At first glance, India’s exclusion appears puzzling. Strategically, India is often described as a natural counterweight to China. But Pax Silica is not about geopolitical symbolism; it is about geo-economic capability.

Each participating country brings either:

  • Advanced technological capacity (semiconductors, AI, high-end manufacturing), or
  • Strategic resources such as energy and critical minerals.

India, at present, brings neither at scale. It is not even among the “guest” countries like Canada (resource-rich) or Taiwan (semiconductor powerhouse). In a transactional framework, potential counts far less than deliverables.

The R&D deficit and the innovation gap

India’s marginal role in high-technology supply chains reflects long-term neglect. India spends only about 0.6–0.7% of its GDP on research and development — a figure that has stagnated for nearly two decades. In comparison, the US and China spend around 3% and 2.5% respectively, while South Korea and Israel approach 5%.

This gap explains why India has not emerged as a global product or innovation hub. With the partial exception of space technology, India remains largely a service provider rather than a creator of cutting-edge technologies that define contemporary power politics.

Minerals: rich geology, poor outcomes

A similar story unfolds in the minerals sector. India possesses geological potential comparable to Australia, yet has explored only 25–30% of it. The consequences are stark:

  • 90% dependence on oil and gas imports
  • Near-total import dependence for gold, copper ore and lithium
  • Even imports of coal and bauxite, despite domestic availability

Mining contributes just about 2% to India’s GDP, compared to 8–10% in countries with similar geological endowments. This is not a resource problem, but a policy and execution problem.

Policy focus on allocation, not discovery

India’s mineral policy debate has historically focused on allocation mechanisms — from first-come-first-serve to auctions — and government revenue. These debates matter only after resources are discovered.

The real challenge lies upstream: exploration. Most of India’s mineral wealth remains underground and unmapped. The government alone cannot shoulder this task. Private exploration will happen only if investors are allowed to freely monetise discoveries without excessive state intervention.

Geopolitics now follows geo-economics

Pax Silica underlines a broader shift: global influence today flows from economic capability, not just strategic positioning. If India wants a seat at the high table, it must be a player in critical supply chains — not merely a geopolitical “swing state”.

There is a possible third route: India’s large domestic market. Opening it decisively could attract strategic interest even from transactional partners. But domestic political economy constraints push India towards caution and protectionism, as seen in prolonged and hesitant trade negotiations with the US.

From potential to performance

For years, India has relied on its potential — demographic scale, economic size, and strategic location — to command global relevance. Pax Silica reflects a harsher reality: today’s geopolitics rewards what exists, not what may emerge.

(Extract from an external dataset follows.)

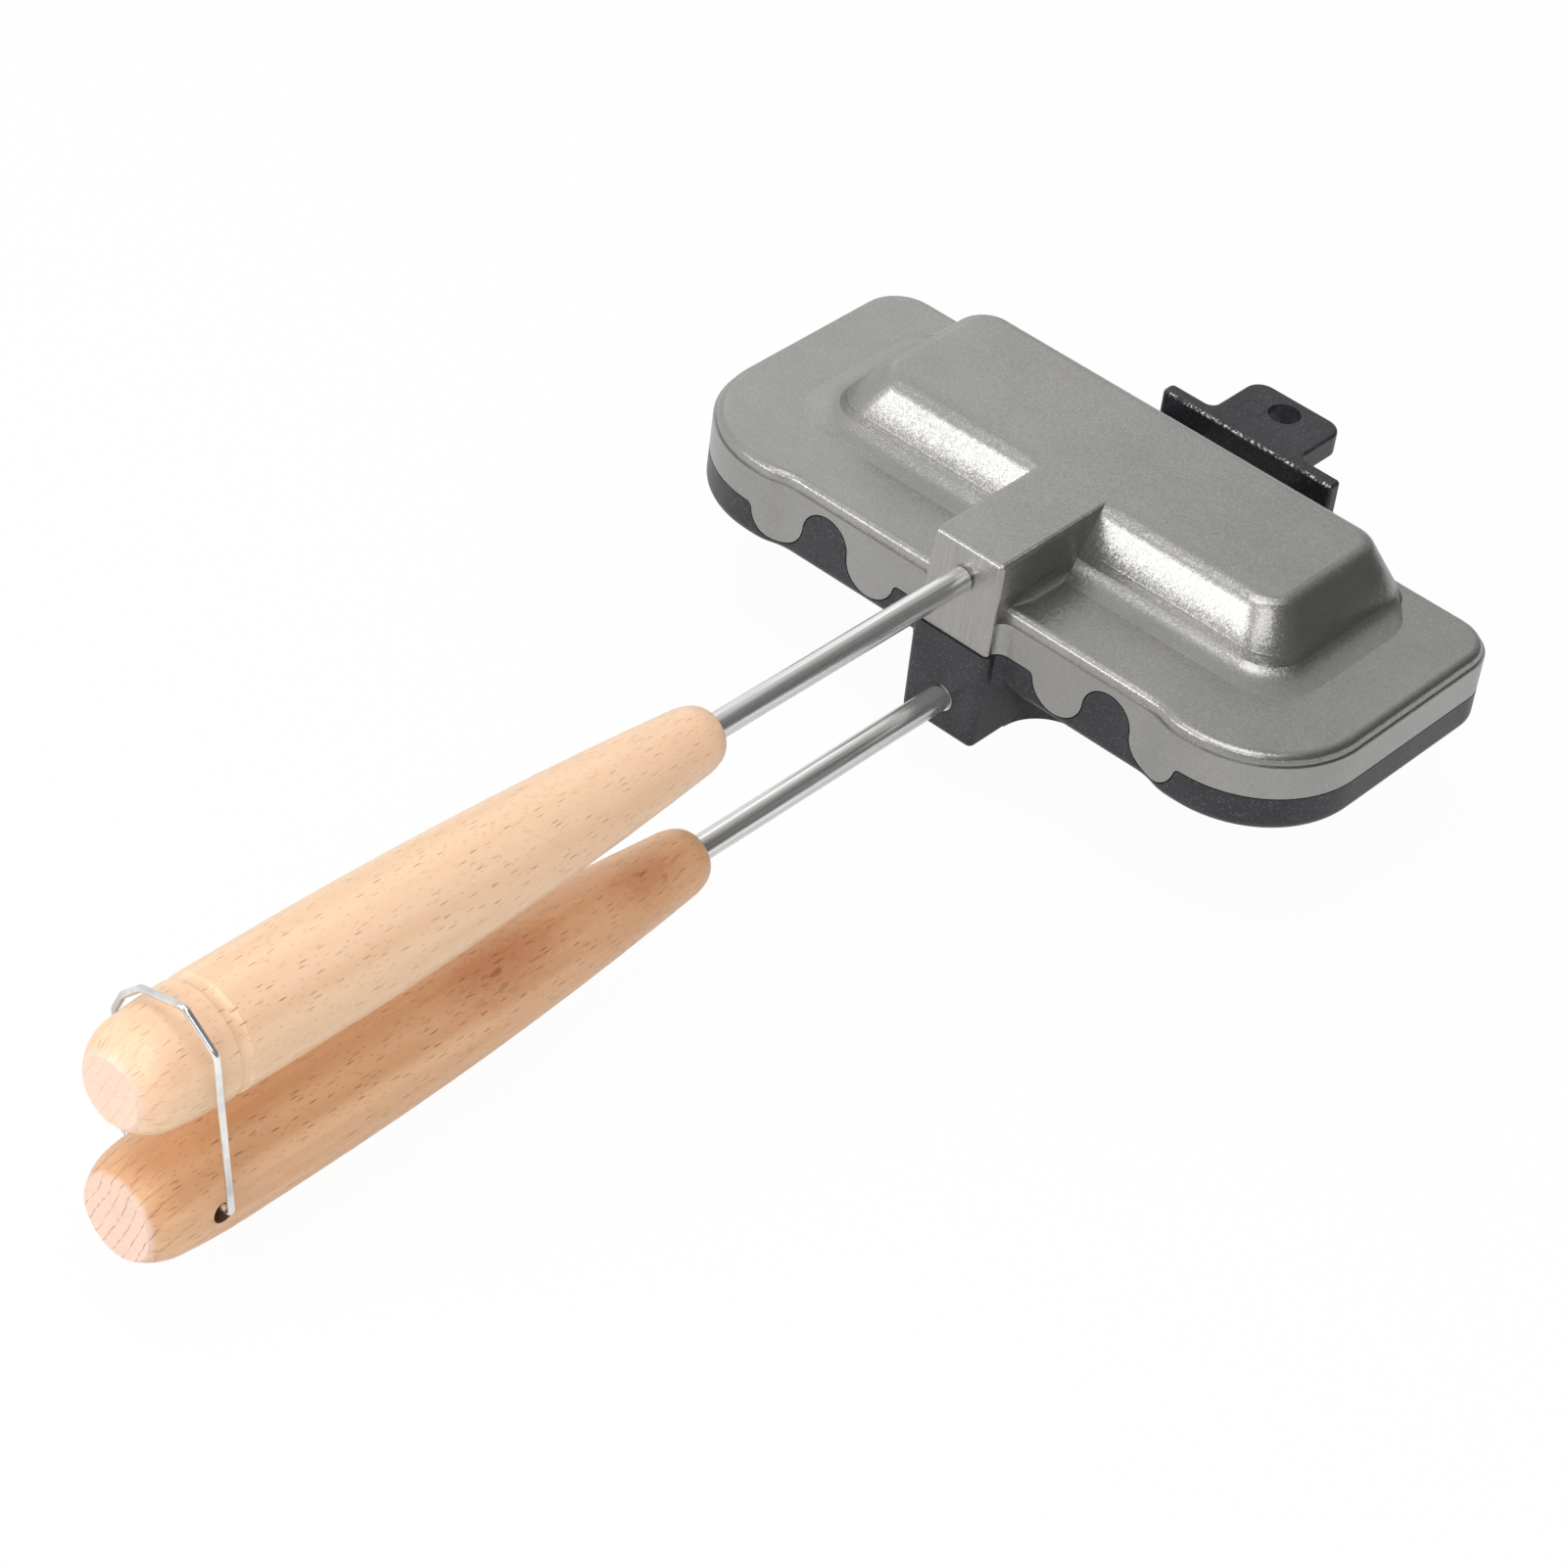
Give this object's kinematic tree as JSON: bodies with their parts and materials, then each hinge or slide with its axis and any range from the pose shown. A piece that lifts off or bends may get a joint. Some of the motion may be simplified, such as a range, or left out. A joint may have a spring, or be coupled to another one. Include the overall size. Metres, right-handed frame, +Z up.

India’s time is not over. Its potential remains intact. But without urgency in R&D investment, mineral exploration, and market reform, India will continue to watch new global arrangements form from the outside.

What to note for Prelims?

  • Pax Silica focuses on semiconductors, AI, energy and critical minerals.
  • India spends about 0.6–0.7% of GDP on R&D.
  • Mining contributes only ~2% to India’s GDP.
  • India is 100% import-dependent for lithium.

What to note for Mains?

  • Shift from geopolitics to geo-economics in global power structures.
  • Link between R&D spending and strategic autonomy.
  • Structural weaknesses in India’s minerals and technology policies.
  • Limits of “strategic potential” without economic delivery.